# Roadmaster Whizzer Fender



## 39zep (May 1, 2012)

Looking for some information about a Factory Original Roadmaster Whizzer rear fender. I have not seen any with the exception of the two that I own. The first one was found back in the late 1970's. My Dad was a collector and was one of the organizers of the original "whizzins" in Huntington Beach, again this was late 1970's. When he found it, it was NOS and the original Maroon with creme diamonds, orange pin stripes.

The second set was listed on ebay a couple years back by one of the more well known collectors. The fender set was listed as a "MotorMaster" fenders. No one bid and I was happy to pick up up for his opening price. I have included pictures of the set. They were listed as original paint,but you will notice that the paint pattern is more like a schwinn than Roadmaster. My Dad and I were looking at the fender the other day and for sure the underside of the fender is original paint and the tops you could make a case for original or repaint. We lean toward repaint solely because of the paint pattern.

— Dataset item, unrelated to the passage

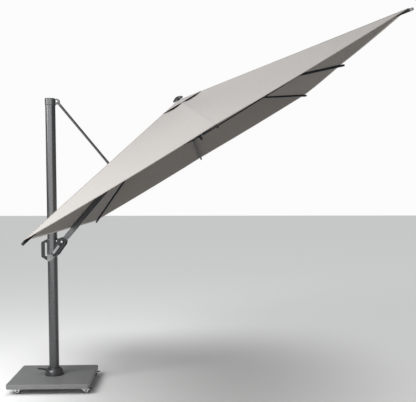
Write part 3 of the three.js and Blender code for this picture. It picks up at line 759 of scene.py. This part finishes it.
# Lays a new disc on the axle, facing out to one side
def ontoAxle(piece, axle, side, out):
    turn = Matrix.Rotation(radians(-90 * side), 4, "X")
    piece.matrix_world = Matrix.Translation(axle + Vector((0, side * out, 0))) @ turn


def makeWheelDisc(name, axle, side, sideName):
    deselectAll()
    bpy.ops.mesh.primitive_cylinder_add(vertices=32, radius=caster["discRadius"], depth=caster["discThick"])
    disc = bpy.context.object
    bpy.ops.object.mode_set(mode="EDIT")
    selectOnly(lambda face: face.normal.z > 0.9)
    for step in (-caster["ringDeep"], caster["ringDeep"]):
        bpy.ops.mesh.inset(thickness=caster["ringWide"])
        bpy.ops.mesh.extrude_region_move(TRANSFORM_OT_translate={"value": (0, 0, step)})
    bpy.ops.object.mode_set(mode="OBJECT")
    ontoAxle(disc, axle, side, caster["discOut"])
    discName = f"wheel_disc_{name}_{sideName}"
    finishPiece(disc, discName, "whitePlastic", f"wheel_{name}", 0.0004)


def makeAxleCap(name, axle, side, sideName):
    deselectAll()
    bpy.ops.mesh.primitive_cylinder_add(vertices=24, radius=caster["capRadius"], depth=caster["capThick"])
    cap = bpy.context.object
    ontoAxle(cap, axle, side, caster["capOut"])
    finishPiece(cap, f"axle_cap_{name}_{sideName}", "axleCap", f"caster_{name}", 0.0008)


def makeCasterTrim(name):
    swivel = Vector(joints[f"caster_{name}_swivel"]["pos_m"])
    axle = Vector(joints[f"caster_{name}_roll"]["pos_m"])
    for side, sideName in ((-1, "near"), (1, "far")):
        makeWheelDisc(name, axle, side, sideName)
        makeAxleCap(name, axle, side, sideName)
    deselectAll()
    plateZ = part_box("base_slab")[0].z - caster["plateThick"] / 2 - caster["plateGap"]
    bpy.ops.mesh.primitive_cube_add(size=1, location=(swivel.x, swivel.y, plateZ))
    plate = bpy.context.object
    plate.scale = (caster["plate"], caster["plate"], caster["plateThick"])
    finishPiece(plate, f"caster_plate_{name}", "brightMetal", "base", 0.0006)


for casterName in casterNames:
    makeCasterTrim(casterName)
print("casters trimmed")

I guess what I am looking for is just how rare of a fender set that is and what others may know of them.  I have attached some pages that came from a whizzer service manual. The first one I have seen online on other sites is the picture of the "226-WH" Roadmaster Heavy Duty Bicycle. The second is the cover letter out of Pontiac Michigan letting dealers know about the bike. Unfortunately there is no date on the letter. All input appreciated.


----------



## bricycle (May 1, 2012)

Sent pm....


----------